The initial exclusion of the Aboriginal and Torres Strait Islander people from Australian education systems, followed by assimilationist approaches to their inclusion, has resulted in poor educational outcomes. Statistics indicate that Aboriginal and Torres Strait Islander educational outcomes in literacy, numeracy, attendance, Year 12 completion and post-school educational attainment are still well below non-Indigenous Australians and that while there have been modest achievements in some areas, the gap remains (see Mahuteau, Karmel, Kostas, & Zhu, 2015; Steering Committee for the Review of Government Service Provision, 2014). This current context emerges from the establishment of state education systems in Australia during widespread public acceptance of social evolution theories that placed non-whites as inferior to westerners and Indigenous peoples below non-whites. Consequently, Aboriginal and Torres Strait Islander people were considered uneducable, placed in missions and reserves designed to obliterate cultural practices and eventually, the people themselves (Parbury, 1986; Tatz, 1999). Nearly two centuries of institutional and racist violence and consequent Aboriginal marginalisation has resulted in cycles of poverty and discrimination creating highly complex multiple disadvantage contexts that governments are reticent and often incapable of addressing other than through deficit approaches to policy and practices that inadvertently ‘blame the victim’. As Lowe and Yunkaporta (2013, p. 9) note;

power (is) vested in the state to ensure that national cultural and historical discourses supportive of its histories and aspirations are entrenched as core content in state or national curriculum. These discourses normalize agreed national ‘realities’ by embedding privileged ‘canonical’ knowledge in ways that provide teachers with little opportunity to develop teaching which challenges its nature, form, context or bias.

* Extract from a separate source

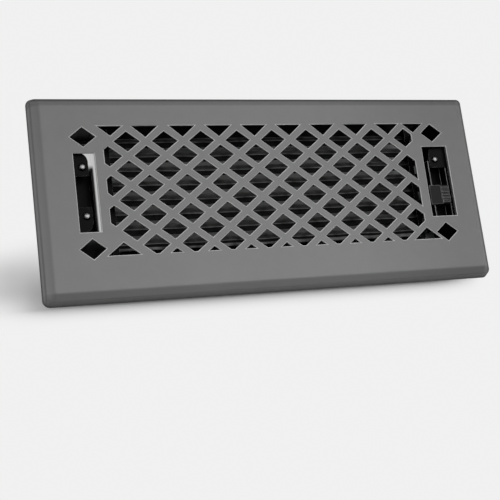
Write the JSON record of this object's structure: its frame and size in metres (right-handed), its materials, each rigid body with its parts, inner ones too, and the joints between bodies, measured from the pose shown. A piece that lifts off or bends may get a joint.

This situation is aggravated by the reality that, “the teaching population is overwhelmingly Anglo-Australian (and) the majority of teacher education students at Australian universities have attended white, middle-class Anglo-Australian schools” (Santoro & Allard, 2005, p. 864) and so the diverse student population is not reflected in the teaching service. Significant local and national research identifies teacher quality as the one of most important factors, as Darling-Hammond, LaFors and Snyder (2001) note, “ influencing student achievement ahead of class size, school size … (and) … a larger share of the variance in students’ achievement than any other single factor, including poverty, race and parent education ” (p. 10). With this in mind, this chapter explores what teacher quality might look like in Aboriginal contexts when culturally responsive relationships focussed pedagogical approaches are applied. When collaborating with Aboriginal students, families and their communities occurs, innovative approaches are applied to curriculum and holistic teacher professional learning opportunities are centralised within local school contexts and cultures, and space for new and empowering approaches to Aboriginal education emerges.

Key Terms in this Chapter

Aboriginal Education Consultative Group (AECG): The peak Indigenous community education organisation in New South Wales, Australia.

Culturally Responsive Pedagogy: An awareness of building relationships with Indigenous community members and valuing local culture in pedagogical decisions.

Howard Government: A period of conservative government in Australia from 1996-2007 when many Indigenous services were mainstreamed or closed.

Closing the Gap: The Australian government’s policy commitment to reduce disadvantage in Indigenous communities.

Culturally Responsive: Being aware of the socio-cultural context of Indigenous communities.

Quality Teaching: An understanding and application of pedagogical principles that contribute to improving student outcomes.

Country: Refers to how Indigenous Australians identify or demonstrate their affiliation to ancestral lands.